Forteune is black, short, and "trapu;" curls of the jettiest lanugo invest all his outward man; bunches of muscle stand out from his frame like the statues of Crotonian Milo; his legs are bandy; his hands and feet are large and patulous, and he wants only a hunch to make an admirable Quasimodo. He has the frank and open countenance of a sportsman—I had been particularly warned by the Plateau folk about his skill in cheating and lying. Formerly a cook at the Gaboon, he is a man of note in his tribe, as the hunter always is; he holds the position of a country gentleman, who can afford to write himself M.F.H.; he is looked upon as a man of valour; he is admired by the people, and he is adored by his wives—one of them at once took up her station upon the marital knee. Perhaps the Nimrod of Mbátá is just a little henpecked—the Mpongwe mostly are—and I soon found out that soigner les femmes is the royal road to getting on with the men. He supplies the village with "beef," here meaning not the roast of Old England, but any meat, from a field-rat to a hippopotamus. He boasts that he has slain with his own hand upwards of a hundred gorillas and anthropoid apes, and, since the demand arose in Europe, he has supplied Mr. R.B.N. Walker and others with an average of one per month, including a live youngster; probably most, if not all, of them were killed by his "bushmen," of whom he can command about a dozen.

Forteune began by receiving his "dash," six fathoms of "satin cloth," tobacco, and pipes. After inspecting my battery, he particularly approved of a smooth-bored double-barrel (Beattie of Regent Street) carrying six to the pound. Like all these people, he uses an old and rickety trade-musket, and, when lead is wanting, he loads it with a bit of tile: as many gorillas are killed with tools which would hardly bring down a wild cat, it is evident that their vital power cannot be great. He owned to preferring a charge of twenty buckshot to a single ball, and he received with joy a little fine gunpowder, which he compared complimentarily with the blasting article, half charcoal withal, to which he was accustomed.

Presently a decently dressed, white-bearded man of light complexion announced himself, with a flourish and a loud call for a chair, as Prince Koyálá, alias "Young Prince," father to Forteune and Hotaloya and brother to Roi Denis,—here all tribesmen are of course brethren.

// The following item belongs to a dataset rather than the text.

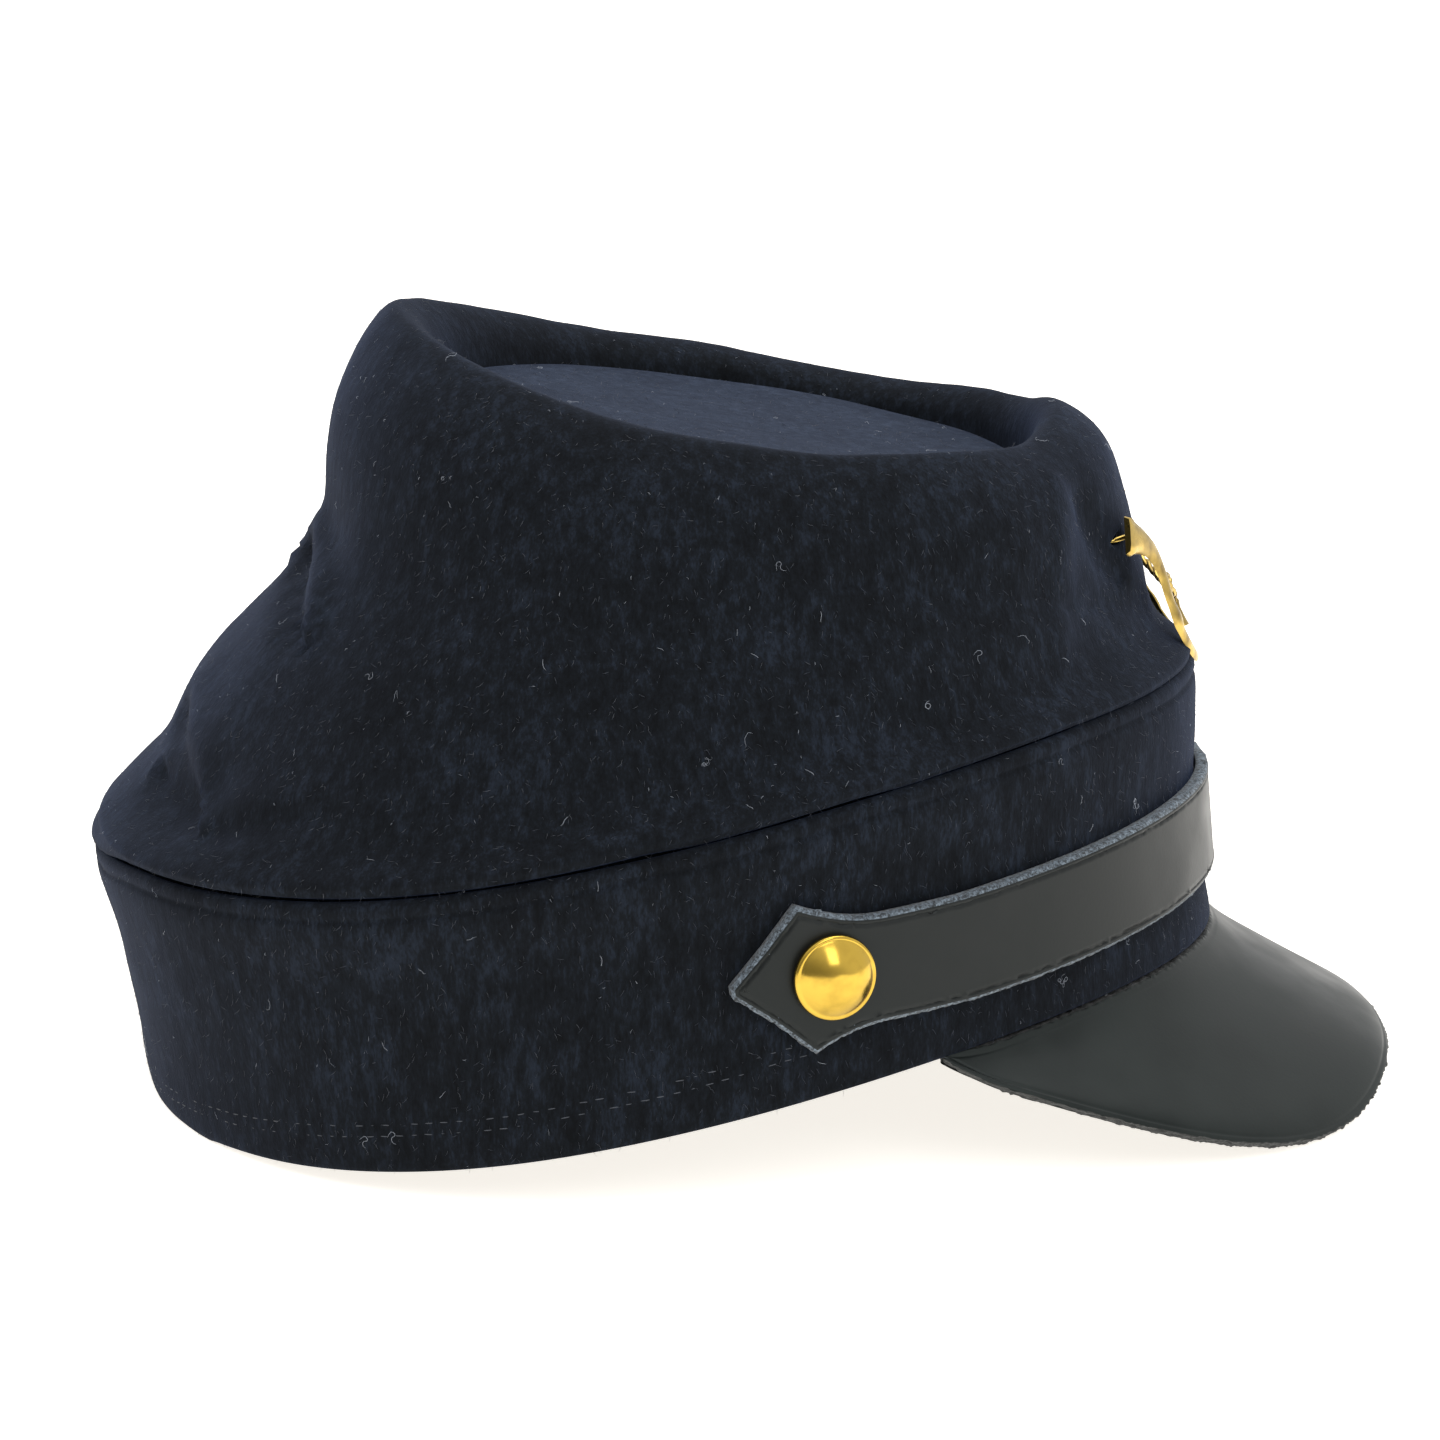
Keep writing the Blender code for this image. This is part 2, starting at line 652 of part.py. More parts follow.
def horn_stations():
    """The horn's curve: a bell at the cap's right, round below and up to its mouthpiece."""
    places = [(row["across"] * BADGE_WIDTH / 2, row["up"] * BADGE_HEIGHT) for row in HORN_ROWS]
    stations = []
    for i, row in enumerate(HORN_ROWS):
        before = Vector(places[max(i - 1, 0)])
        after = Vector(places[min(i + 1, len(places) - 1)])
        along = (after - before).normalized()
        stations.append((places[i], along, row["width"] * HORN_BELL_WIDTH, row["height"] * BADGE_THICKNESS))
    return stations


def line_stations(points, widths, height):
    """Stations along a line of points, each as wide as its entry says."""
    stations = []
    for i, point in enumerate(points):
        before = Vector(points[max(i - 1, 0)])
        after = Vector(points[min(i + 1, len(points) - 1)])
        stations.append((point, (after - before).normalized(), widths[i], height))
    return stations


def scaled(shares, side=1):
    """Points of the badge from shares of its half width and its height."""
    return [(side * x * BADGE_WIDTH / 2, y * BADGE_HEIGHT) for x, y in shares]


def smooth_line(points, per_span):
    """A rounded line through points, several for each span."""
    line = []
    for i in range(len(points) - 1):
        a, b = Vector(points[max(i - 1, 0)]), Vector(points[i])
        c, d = Vector(points[i + 1]), Vector(points[min(i + 2, len(points) - 1)])
        slope, curve, twist = c - a, 2 * a - 5 * b + 4 * c - d, 3 * b - a - 3 * c + d
        for k in range(per_span):
            t = k / per_span
            line.append(tuple(b + (slope * t + curve * t**2 + twist * t**3) / 2))
    return line + [tuple(points[-1])]


def pin_axis(side):
    """Where a pin leaves the horn's back, and the way it points into the crown."""
    row = BADGE_PIN_ROWS[side]
    (sideways, up), _, _, _ = horn_stations()[row]
    spot = badge_to_cap(sideways, up, BADGE_PIN_ROOT)
    inward = Vector((-cos(BADGE_LEAN), 0, -sin(BADGE_LEAN)))
    return spot, inward


def make_pin(side, radius, length, name, stand, material):
    """A straight pin from the badge's back through the crown, or the hole for it."""
    spot, inward = pin_axis(side)
    shaft = turned([(radius, 0.0), (radius, length)], PIN_SIDES, spot, inward)
    return add_piece(name, shaft, material, stand)


def join_solids(base, others):
    """Unites closed helpers with a base solid, one after the other."""
    for other in others:
        union = base.modifiers.new("join", "BOOLEAN")
        union.operation = "UNION"
        union.object = hide_helper(other)
    return base


def make_badge(material, stand):
    """The brass hunting horn on its cord, with the two pins that hold it to the crown."""
    badge = add_piece("badge", badge_tube(horn_stations()), material, stand)
    cord_line = smooth_line(scaled(CORD_POINTS), 2)
    cord = line_stations(cord_line, [CORD_DIAMETER] * len(cord_line), BADGE_THICKNESS * 0.62)
    parts = [add_piece("badge_cord", badge_tube(cord), material, stand)]
    widths = [CORD_DIAMETER, CORD_DIAMETER, TASSEL_DIAMETER]
    for side in (-1, 1):
        tassel = line_stations(scaled(TASSEL_POINTS, side), widths, BADGE_THICKNESS * 0.8)
        parts.append(add_piece(f"badge_tassel_{side}", badge_tube(tassel), material, stand))
        length = BADGE_PIN_ROOT + BADGE_PIN_REACH
        parts.append(make_pin(side, BADGE_PIN_DIAMETER / 2, length, f"badge_pin_{side}", stand, material))
    return join_solids(badge, parts)


def evaluated_points(piece):
    """The finished points of a piece in the cap's own level frame."""
    graph = bpy.context.evaluated_depsgraph_get()
    made = piece.evaluated_get(graph)
    mesh = made.to_mesh()
    points = [vertex.co.copy() for vertex in mesh.vertices]
    made.to_mesh_clear()
    return points


def lowest(points, tilt):
    """The lowest height of some points once the cap is tipped back."""
    return min(p.z * cos(tilt) + p.x * sin(tilt) for p in points)


def resting_tilt(band_points, peak_points):
    """The tilt at which the band's back edge, pressed in a little, and the peak both touch down."""
    low, high = 0.0, radians(45)
    for _ in range(50):
        middle = (low + high) / 2
        band_low = lowest(band_points, middle) + CLOTH_PRESS
        low, high = (middle, high) if lowest(peak_points, middle) < band_low else (low, middle)
    return (low + high) / 2


def make_table_cutter(span):
    """The table's body, which flattens the soft hem where the cap stands on it."""
    block = bmesh.new()
    bmesh.ops.create_cube(block, size=1.0)
    cutter = add_piece("table_cutter", block, finish("table_cutter", (1, 0, 0), 1.0))
    cutter.data.transform(Matrix.Diagonal((2 * span, 2 * span, span, 1)))
    cutter.location = (0, 0, -span / 2)
    return hide_helper(cutter)


def stand_on_table(stand, pieces, band, peak):
    """Tips the cap back until band and peak touch down, and centres it over the origin."""
    band_points, peak_points = evaluated_points(band), evaluated_points(peak)
    tilt = resting_tilt(band_points, peak_points)
    points = [point for piece in pieces for point in evaluated_points(piece)]
    xs = [p.x * cos(tilt) - p.z * sin(tilt) for p in points]
    stand.rotation_euler = (0, -tilt, 0)
    stand.location = (-(min(xs) + max(xs)) / 2, 0, -lowest(peak_points, tilt))


def main():
    clear_scene()
    stand = bpy.data.objects.new("cap", None)
    bpy.context.scene.collection.objects.link(stand)

    wool = finish("navy wool", (0.016, 0.021, 0.038), 0.95)
    leather = finish("black leather", (0.022, 0.024, 0.026), 0.42)
    brass = finish("polished brass", (0.86, 0.60, 0.16), 0.22, 1.0)

    band = make_band(wool, stand)
    crown = make_crown(wool, stand)
    top = make_top(wool, stand)
    peak = make_peak(leather, stand)
    strap = make_strap(leather, stand)
    buttons = []
    for name, side in (("button_right", -1), ("button_left", 1)):
        buttons.append(make_button(name, side, brass, stand))
        hole = make_button_hole(f"{name}_hole", side, stand)
        bore(band, hole)
        bore(strap, hole)
    badge = make_badge(brass, stand)
    for side in (-1, 1):
        radius = BADGE_PIN_DIAMETER / 2 + HOLE_CLEARANCE
        length = 2 * BADGE_PIN_REACH
        cutter = make_pin(side, radius, length, f"badge_hole_{side}", stand, brass)
        bore(crown, hide_helper(cutter))

    stand_on_table(stand, [band, crown, top, peak, strap, badge, *buttons], band, peak)
    bore(band, make_table_cutter(BAND_LENGTH + BAND_WIDTH))


main()
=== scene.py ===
import random
from math import cos, pi, radians, sin

import bpy
import numpy as np
from mathutils import Matrix, Vector, kdtree, noise
from mathutils.bvhtree import BVHTree


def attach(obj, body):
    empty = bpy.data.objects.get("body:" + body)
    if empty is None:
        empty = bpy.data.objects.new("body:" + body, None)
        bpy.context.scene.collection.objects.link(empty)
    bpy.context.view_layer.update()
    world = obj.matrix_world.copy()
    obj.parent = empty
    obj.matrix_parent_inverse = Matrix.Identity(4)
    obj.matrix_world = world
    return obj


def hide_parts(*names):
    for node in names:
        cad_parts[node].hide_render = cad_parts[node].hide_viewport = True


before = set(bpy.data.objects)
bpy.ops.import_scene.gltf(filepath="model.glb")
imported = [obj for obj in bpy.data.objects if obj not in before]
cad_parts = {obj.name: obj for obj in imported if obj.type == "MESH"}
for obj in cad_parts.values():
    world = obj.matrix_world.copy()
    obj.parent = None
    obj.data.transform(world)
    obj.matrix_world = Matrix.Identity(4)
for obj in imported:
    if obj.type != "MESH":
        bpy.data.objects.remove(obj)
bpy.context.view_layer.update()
MM = 0.001


# The band is a tall strip of navy melton wool round the head. Its lower edge is turned in and
# sewn flat, and the crown is sewn in behind the rolled welt along its upper edge.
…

This being equivalent to "asking for more," it drove me to the limits of my patience. It was evidently now necessary to assume wrath, and to raise my voice to a roar.

"My hands dey be empty! I see nuffin, I hear nuffin! What for I make more dash?"

Allow me, parenthetically, to observe that the African, like the Scotch Highlander, will interpose the personal or demonstrative pronoun between noun and verb: "sun he go down," means "the sun sets" and, as genders do not exist, you must be careful to say, "This woman he cry too much."